企業としての目標はゴールであり、それを達成するためのアイデアが戦略である。そして私たちが目指しているのは、日本の農作物を世界で売ること。だから農作物の生産を増やし、国内外への流通をさらに円滑化する。そのためには何ができるのか。経営者として考え、仲間に伝えることが重要です。

そのアイデアを社内、生産する人、販売する人に共有していく。そういう思いの伝播が企業をチームとして結びつけ、ゴールに向かうためのストーリーになり、結果として、優れた戦略となる。読み返すたびに、次に何を意識するべきかを教えてくれます。

これからのアパレルを考える。
業界に新たな風を吹き込む若手。
恩地祥博

ビジネスが環境の負担であってはならない。

サステイナビリティという言葉を聞くようになって久しいですが、私たちが身を置くファッション業界は、まだまだ課題が山積み。ただ、自分の子供が生まれた時、これからの地球のために本気で行動を起こさなくてはと思うようになりました。日常生活はもちろん、ビジネスの領域で僕は何ができるのか。それを知るために買ったのがこの本。

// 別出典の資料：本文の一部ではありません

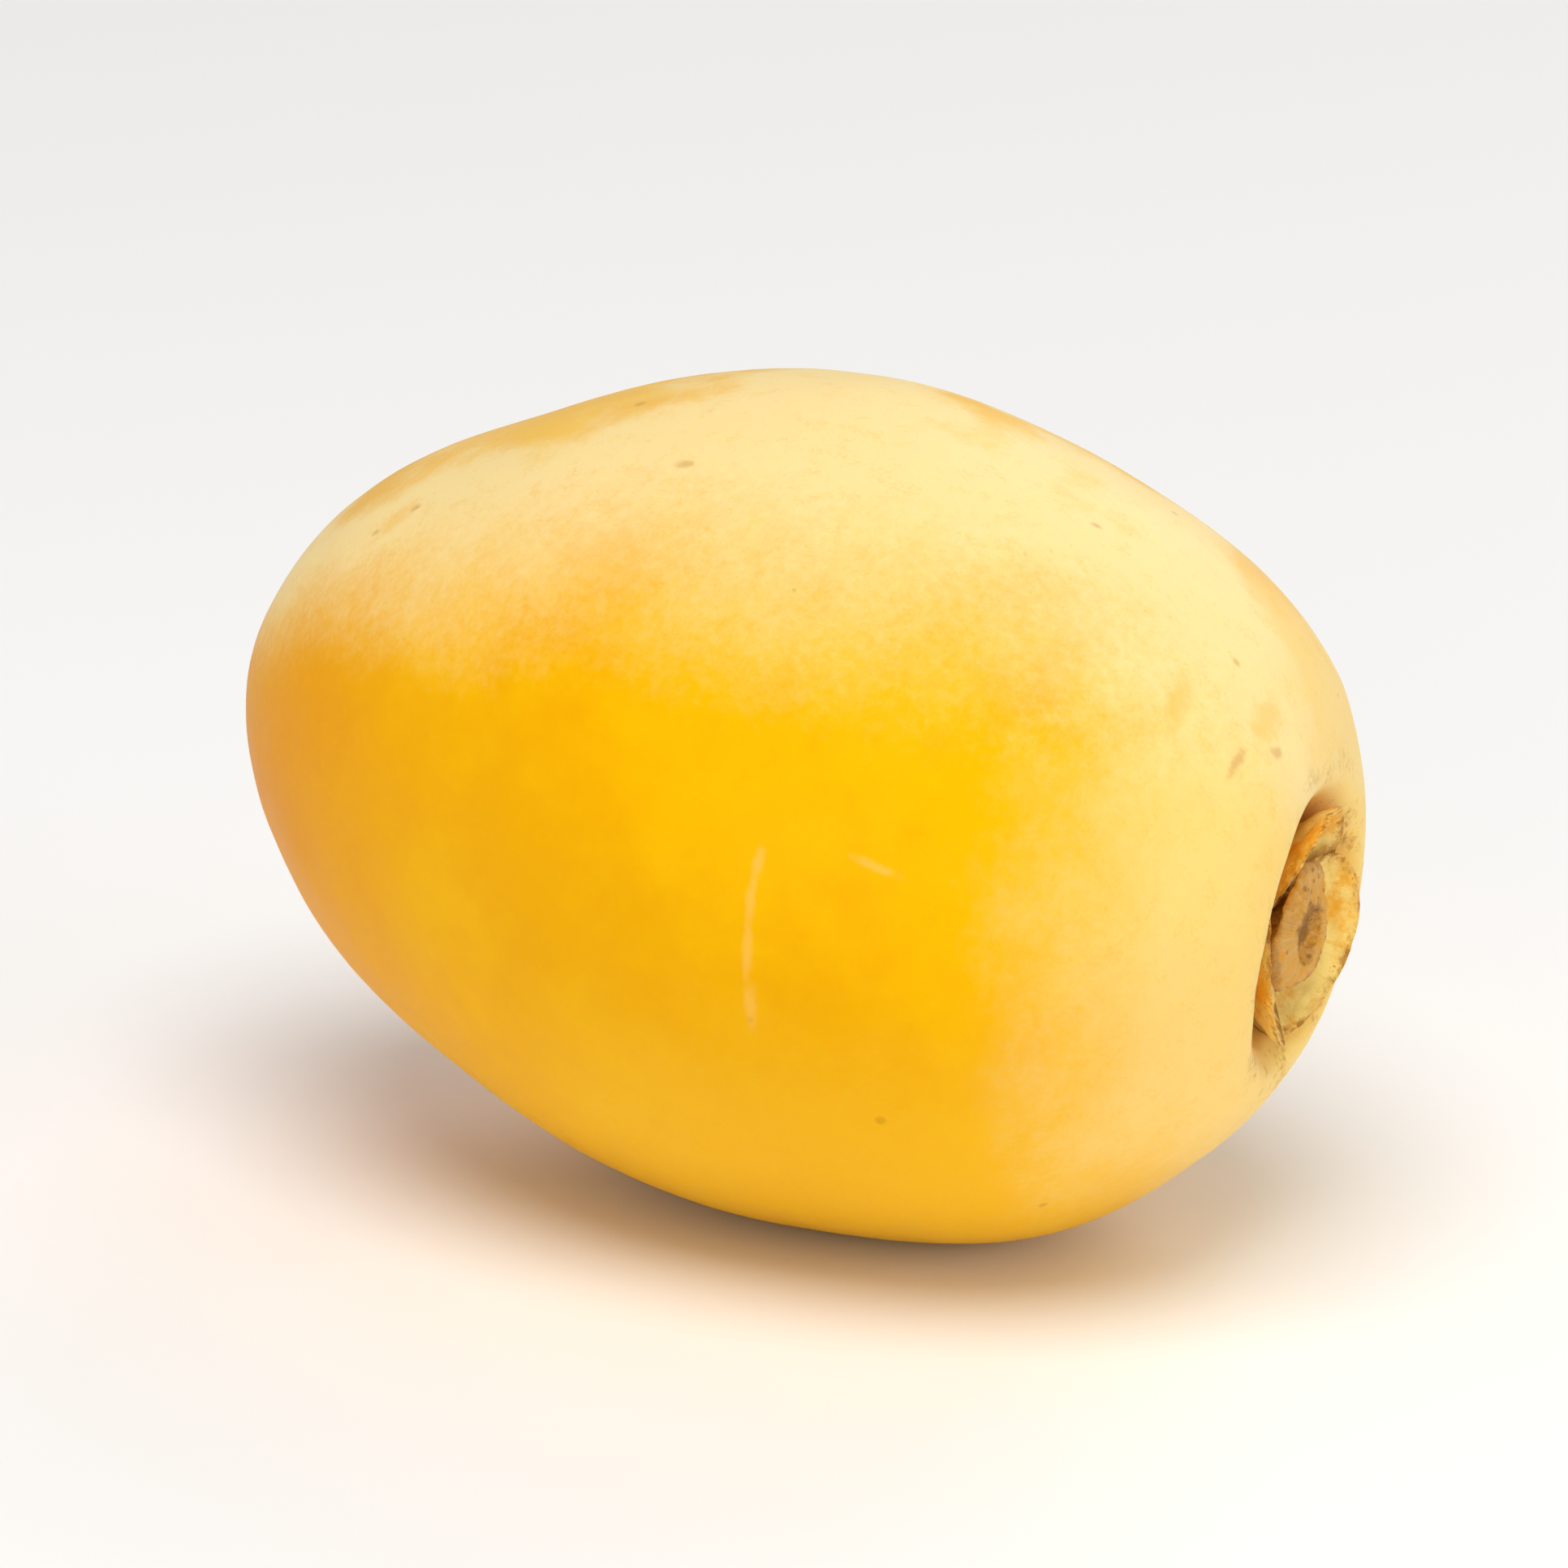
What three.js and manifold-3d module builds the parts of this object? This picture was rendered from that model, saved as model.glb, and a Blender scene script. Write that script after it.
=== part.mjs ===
import * as THREE from 'three';
import { mergeVertices } from 'three/addons/utils/BufferGeometryUtils.js';
import Module from 'manifold-3d';

// A fresh yellow date, picked and lying on its side. Sizes are in millimetres and angles in degrees.
// Each piece is built along the fruit's own X axis, with the apex at -X and the calyx at +X.
// The whole fruit is then tipped and lowered until it rests on the ground, the plane Z = 0.

// Fruit
const fruitLength = 36.5;
const fruitWidth = 27.2;
const heightOverWidth = 0.968;
const apexTaper = 1.13;
const calyxTaper = 0.89;
const fatEndBias = 0.125;
const bellySag = 0.25;
const fruitSides = 56;
const fruitStations = 36;

// Nub that the style leaves at the apex
const nubRadius = 0.5;
const nubHeight = 0.45;
const nubStations = 3;

// Socket that the calyx sits in
const socketDepth = 2.2;
const socketFloorRadius = 2.6;
const socketRimRadius = 4.9;
const socketStations = 9;

// Shoulder that stands out further on one side of the socket
const shoulderRise = 1.3;
const shoulderRadius = 5.8;
const shoulderReach = 2.6;
const shoulderSide = 165;

// The calyx sits a little to one side of the middle of the fruit's end
const calyxShift = 1.5;
const calyxShiftSide = -50;
const calyxShiftReach = 6.5;

// Full places (rise above 0) and flat places (rise below 0) of the skin.
// "along" runs from -1 at the apex to 1 at the calyx, "side" turns from +Y towards +Z.
const swellings = [
  { along: -0.84, side: 80, rise: 0.45, reach: 0.16, spread: 60 },
  { along: -0.55, side: 80, rise: -0.35, reach: 0.16, spread: 50 },
  { along: -0.08, side: 76, rise: 0.25, reach: 0.25, spread: 50 },
  { along: 0.5, side: 72, rise: -0.35, reach: 0.22, spread: 50 },
  { along: 0.9, side: 62, rise: 0.6, reach: 0.16, spread: 60 },
  { along: 0.68, side: -100, rise: 0.7, reach: 0.22, spread: 60 },
  { along: -0.4, side: -104, rise: -0.25, reach: 0.22, spread: 50 },
  { along: -0.82, side: -110, rise: 0.3, reach: 0.2, spread: 50 },
  { along: 0.1, side: 0, rise: 0.15, reach: 0.4, spread: 40 },
];

// Three petals, each with one edge over its neighbour. A petal climbs over the middle part of its
// span, "petalClimb" of the half span to each side.
const petalCount = 3;
const petalInnerRadius = 1.2;
const petalOuterRadius = 4.1;
const petalThickness = 0.4;
const petalSpan = 152;
const petalCornerFullness = 0.25;
const petalClimb = 0.6;
const petalTurn = 200;
const petalSides = 26;
const petalRings = 10;

// Cup of three joined sepals, with the round scar of the strand in its middle
const cupRadius = 2.1;
const cupEdgeThickness = 0.25;
const cupThickness = 0.45;
const cupLobeDepth = 0.14;
const cupSides = 36;
const scarRadius = 0.85;
const scarRimWidth = 0.3;
const scarDepth = 0.45;
const scarDome = 0.12;

// Fit and rest
const fitGap = 0.18;
const restTilt = 3;
const restSpotDepth = 0.36;
const slabSize = 100;

// Steps that narrow a search for an angle down
const radiusHalvings = 40;

const wasm = await Module();
wasm.setup();

const { degToRad, lerp, smoothstep } = THREE.MathUtils;

// Half the width of the bare egg shape, at an angle from the apex (0) to the calyx (PI).
function bareRadius(angle) {
  const towardsCalyx = (1 - Math.cos(angle)) / 2;
  const taper = lerp(apexTaper, calyxTaper, towardsCalyx);
  const fattening = 1 - fatEndBias * Math.cos(angle);
  return (fruitWidth / 2) * Math.sin(angle) ** taper * fattening;
}

function bareX(angle) {
  return (-fruitLength / 2) * Math.cos(angle);
}

// Angle at which the bare shape has a radius, found by halving between two angles.
function angleAtRadius(radius, narrowAngle, wideAngle) {
  let narrow = narrowAngle;
  let wide = wideAngle;
  for (let halving = 0; halving < radiusHalvings; halving++) {
    const middle = (narrow + wide) / 2;
    if (bareRadius(middle) > radius) {
      wide = middle;
    } else {
      narrow = middle;
    }
  }
  return narrow;
}

// X of the skin at the calyx end, at a distance from the axis, with the socket pressed in.
function calyxEndX(radius) {
  const angle = angleAtRadius(radius, Math.PI, Math.PI / 2);
  const pressed = 1 - smoothstep(radius, socketFloorRadius, socketRimRadius);
  return bareX(angle) - socketDepth * pressed;
}

// Outline of the fruit as half of its long section: x is the radius, y runs from apex to calyx.
function fruitOutline() {
  const outline = [];
  const apexAngle = angleAtRadius(nubRadius, 0, Math.PI / 2);
  for (let i = 0; i < nubStations; i++) {
    const angle = (Math.PI / 2) * (i / nubStations);
    const x = bareX(apexAngle) - nubHeight * Math.cos(angle);
    outline.push(new THREE.Vector2(nubRadius * Math.sin(angle), x));
  }
  const rimAngle = angleAtRadius(socketRimRadius, Math.PI, Math.PI / 2);
  for (let i = 0; i < fruitStations; i++) {
    const angle = lerp(apexAngle, rimAngle, i / fruitStations);
    outline.push(new THREE.Vector2(bareRadius(angle), bareX(angle)));
  }
  for (let i = 0; i <= socketStations; i++) {
    const radius = socketRimRadius * (1 - i / socketStations);
    outline.push(new THREE.Vector2(radius, calyxEndX(radius)));
  }
  return outline;
}

// Leaves positions only, shares the corners that coincide and drops triangles with no area.
function shareCorners(geometry) {
  geometry.deleteAttribute('normal');
  geometry.deleteAttribute('uv');
  const shared = mergeVertices(geometry);
  const corners = shared.index.array;
  const kept = [];
  for (let i = 0; i < corners.length; i += 3) {
    const [a, b, c] = corners.subarray(i, i + 3);
    if (a !== b && b !== c && c !== a) {
      kept.push(a, b, c);
    }
  }
  shared.setIndex(kept);
  return shared;
}

// Moves every corner of a geometry by a function that changes a Vector3 in place.
function reshape(geometry, move) {
  const corners = geometry.getAttribute('position');
  const point = new THREE.Vector3();
  for (let i = 0; i < corners.count; i++) {
    move(point.fromBufferAttribute(corners, i));
    corners.setXYZ(i, point.x, point.y, point.z);
  }
}

// Rise of the skin at a place, the sum of all swellings.
function swellAt(along, around) {
  let rise = 0;
  for (const swelling of swellings) {
    const turn = around - degToRad(swelling.side);
    const sideways = Math.atan2(Math.sin(turn), Math.cos(turn)) / degToRad(swelling.spread);
    const lengthways = (along - swelling.along) / swelling.reach;
    rise += swelling.rise * Math.exp(-(sideways ** 2) - lengthways ** 2);
  }
  return rise;
}

// How far the calyx end stands out along the axis at a place, most on the side of the full shoulder.
function shoulderAt(radius, around) {
  const facing = ((1 + Math.cos(around - degToRad(shoulderSide))) / 2) ** 2;
  return shoulderRise * facing * Math.exp(-(((radius - shoulderRadius) / shoulderReach) ** 2));
}

// Growth that every piece follows: swellings, the full shoulder, the calyx off the middle, a section
// wider than it is high, and a sagging belly.
function grow(point) {
  const along = (2 * point.x) / fruitLength;
  const around = Math.atan2(point.z, point.y);
  const fuller = 1 + swellAt(along, around) / (fruitWidth / 2);
  if (along > 0) {
    const radius = Math.hypot(point.y, point.z);
    const shift = calyxShift * along ** 2 * Math.exp(-((radius / calyxShiftReach) ** 2));
    point.x += along ** 2 * shoulderAt(radius, around);
    point.y += shift * Math.cos(degToRad(calyxShiftSide));
    point.z += shift * Math.sin(degToRad(calyxShiftSide));
  }
  point.y *= fuller;
  point.z *= fuller * heightOverWidth;
  point.z -= bellySag * (1 - along ** 2);
}

function makeFruit() {
  const geometry = new THREE.LatheGeometry(fruitOutline(), fruitSides);
  geometry.rotateZ(-Math.PI / 2);
  const fruit = shareCorners(geometry);
  reshape(fruit, grow);
  return fruit;
}

// A petal starts as a unit ball: x becomes its reach from the axis, y its span and z its thickness.
function makePetal(turn) {
  const petal = shareCorners(new THREE.SphereGeometry(1, petalSides, petalRings));
  const halfReach = (petalOuterRadius - petalInnerRadius) / 2;
  const middleRadius = (petalOuterRadius + petalInnerRadius) / 2;
  const liftOverNeighbour = petalThickness + fitGap;
  reshape(petal, (point) => {
    const out = point.x * (1 + petalCornerFullness * point.y ** 2 * (1 - point.x ** 2));
    const across = point.y * (1 + petalCornerFullness * point.x ** 2 * (1 - point.y ** 2));
    const radius = middleRadius + halfReach * out;
    const angle = turn + degToRad(petalSpan / 2) * across;
    const lift = liftOverNeighbour * smoothstep(across, -petalClimb, petalClimb);
    const height = fitGap + lift + (petalThickness * (1 + point.z)) / 2;
    point.set(calyxEndX(radius) + height, radius * Math.cos(angle), radius * Math.sin(angle));
  });
  reshape(petal, grow);
  return petal;
}

// The cup stands on the socket floor by a stub between the petals and spreads over their inner ends.
function makeSepalCup() {
  const stackHeight = fitGap + (petalThickness + fitGap) * 2;
  const stubRadius = petalInnerRadius - fitGap;
  const stubFoot = calyxEndX(0) + fitGap;
  const edgeX = calyxEndX(cupRadius) + stackHeight;
  const topX = calyxEndX(0) + stackHeight + cupThickness;
  const outline = [
    new THREE.Vector2(0, stubFoot),
    new THREE.Vector2(stubRadius, stubFoot),
    new THREE.Vector2(stubRadius, calyxEndX(stubRadius) + stackHeight),
    new THREE.Vector2(cupRadius, edgeX),
    new THREE.Vector2(cupRadius, edgeX + cupEdgeThickness),
    new THREE.Vector2(scarRadius + scarRimWidth, topX),
    new THREE.Vector2(scarRadius, topX),
    new THREE.Vector2(scarRadius, topX - scarDepth),
    new THREE.Vector2(0, topX - scarDepth + scarDome),
  ];
  const geometry = new THREE.LatheGeometry(outline, cupSides);
  geometry.rotateZ(-Math.PI / 2);
  const cup = shareCorners(geometry);
  reshape(cup, (point) => {
    const radius = Math.hypot(point.y, point.z);
    const inLobe = smoothstep(radius, scarRadius + scarRimWidth, cupRadius);
    const lobe = cupLobeDepth * Math.cos(petalCount * (Math.atan2(point.z, point.y) - degToRad(petalTurn)));
    point.y *= 1 + lobe * inLobe;
    point.z *= 1 + lobe * inLobe;
  });
  reshape(cup, grow);
  return cup;
}

function toSolid(geometry) {
  const vertProperties = new Float32Array(geometry.getAttribute('position').array);
  const triVerts = new Uint32Array(geometry.index.array);
  return new wasm.Manifold(new wasm.Mesh({ numProp: 3, vertProperties, triVerts }));
}

function toGeometry(solid) {
  const mesh = solid.getMesh();
  const geometry = new THREE.BufferGeometry();
  geometry.setAttribute('position', new THREE.BufferAttribute(new Float32Array(mesh.vertProperties), 3));
  geometry.setIndex(new THREE.BufferAttribute(new Uint32Array(mesh.triVerts), 1));
  return geometry;
}

// Tips the apex up, then lowers the fruit so that its lowest point would lie below the ground,
// by the depth of the rest spot, straight under the origin.
function layDown(fruit) {
  const lying = new THREE.Group();
  lying.rotation.y = degToRad(restTilt);
  const corners = fruit.getAttribute('position');
  const point = new THREE.Vector3();
  const lowest = new THREE.Vector3(0, 0, Infinity);
  for (let i = 0; i < corners.count; i++) {
    point.fromBufferAttribute(corners, i).applyEuler(lying.rotation);
    if (point.z < lowest.z) {
      lowest.copy(point);
    }
  }
  lying.position.set(-lowest.x, -lowest.y, -lowest.z - restSpotDepth);
  lying.updateMatrixWorld(true);
  return lying;
}

// Presses the rest spot flat by taking away what would lie below the ground.
function flattenRestSpot(fruit, lying) {
  const ground = new THREE.BoxGeometry(slabSize, slabSize, slabSize);
  ground.translate(0, 0, -slabSize / 2);
  ground.applyMatrix4(lying.matrixWorld.clone().invert());
  const pressed = toSolid(fruit).subtract(toSolid(shareCorners(ground)));
  return toGeometry(pressed);
}

function addPiece(parent, name, geometry, material) {
  geometry.computeVertexNormals();
  const mesh = new THREE.Mesh(geometry, material);
  mesh.name = name;
  parent.add(mesh);
}

const skin = new THREE.MeshStandardMaterial({ color: 0xf6bc1c, roughness: 0.38, metalness: 0 });
const petalSkin = new THREE.MeshStandardMaterial({ color: 0xf2b440, roughness: 0.55, metalness: 0 });
const sepalSkin = new THREE.MeshStandardMaterial({ color: 0xc98a3a, roughness: 0.7, metalness: 0 });

const fruit = makeFruit();
const lying = layDown(fruit);
addPiece(lying, 'fruit', flattenRestSpot(fruit, lying), skin);
for (let i = 0; i < petalCount; i++) {
  const turn = degToRad(petalTurn + (i * 360) / petalCount);
  addPiece(lying, `petal_${i + 1}`, makePetal(turn), petalSkin);
}
addPiece(lying, 'sepal_cup', makeSepalCup(), sepalSkin);

const group = new THREE.Group();
group.add(lying);

export default group;
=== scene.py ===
"""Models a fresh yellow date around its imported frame: skin, petals, sepal cup and a plain studio."""

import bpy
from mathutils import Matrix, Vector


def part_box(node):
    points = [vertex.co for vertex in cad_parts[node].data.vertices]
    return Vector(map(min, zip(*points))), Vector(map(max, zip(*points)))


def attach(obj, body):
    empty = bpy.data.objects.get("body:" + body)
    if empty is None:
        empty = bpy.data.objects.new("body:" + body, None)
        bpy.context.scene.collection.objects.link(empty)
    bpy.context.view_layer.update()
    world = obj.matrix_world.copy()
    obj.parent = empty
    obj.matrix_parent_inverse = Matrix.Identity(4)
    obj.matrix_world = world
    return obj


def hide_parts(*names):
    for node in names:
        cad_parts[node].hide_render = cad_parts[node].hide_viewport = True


bl_info = {
    "name": "Fresh date",
    "version": (1, 0, 0),
    "blender": (4, 5, 0),
    "location": "3D View > Sidebar > Date",
    "description": "Models a fresh yellow date, its calyx and a plain studio",
    "category": "Add Mesh",
}

from math import cos, radians, sin

import bpy
from bpy.props import FloatProperty, FloatVectorProperty, IntProperty, PointerProperty
from mathutils import Euler, Vector
from mathutils.kdtree import KDTree

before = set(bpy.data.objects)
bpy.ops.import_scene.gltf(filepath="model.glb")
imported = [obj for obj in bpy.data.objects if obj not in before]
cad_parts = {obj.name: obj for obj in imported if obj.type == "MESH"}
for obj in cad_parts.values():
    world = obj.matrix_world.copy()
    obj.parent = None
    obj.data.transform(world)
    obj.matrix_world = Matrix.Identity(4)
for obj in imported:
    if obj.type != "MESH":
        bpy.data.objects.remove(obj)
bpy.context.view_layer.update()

BODY = "root"
MM = 0.001
PER_MM = 1 / MM

# How the fruit lies: its long axis runs from the apex to the calyx and dips by the rest tilt.
REST_TILT = radians(3)
LOW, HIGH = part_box("fruit")
CENTRE = (LOW + HIGH) / 2
FRUIT_SIZE = HIGH - LOW
AXIS = Vector((cos(REST_TILT), 0, -sin(REST_TILT)))
UPRIGHT = Vector((sin(REST_TILT), 0, cos(REST_TILT)))
SIDEWAYS = Vector((0, 1, 0))
PETALS = ("petal_1", "petal_2", "petal_3")
CUP_LOW, CUP_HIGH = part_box("sepal_cup")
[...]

ビル・ゲイツが科学や経済、政治の専門家と協力し、気候変動を食い止めるための施策を示しています。人間が生み出すCO2は年間510億トン。途方もないこの数字を、ゼロにするためには、技術革新はなおのこと、個人の意識も関係しています。来るべき未来のために、皆が一丸とならねばなりません。

まだまだ大量生産・大量廃棄が続くファッション業界。僕たちの事業をこれからも拡大させ、そういう業界の当たり前を変えるきっかけになりたい。この本を読んでからは、そういう考えが常に頭の中にあります。

これから取り組んでいきたいのは、お客様に求められたものを過不足なく作る完全受注生産への移行と、アクセサリー製造過程でのCO2排出量を実質的にゼロにすること。持続可能な新しい技術を用いながら、ファッションとしての楽しさも維持する。その姿勢をプロダクトに反映させながら、「地球のために」と思える人を少しでも増やしたいです。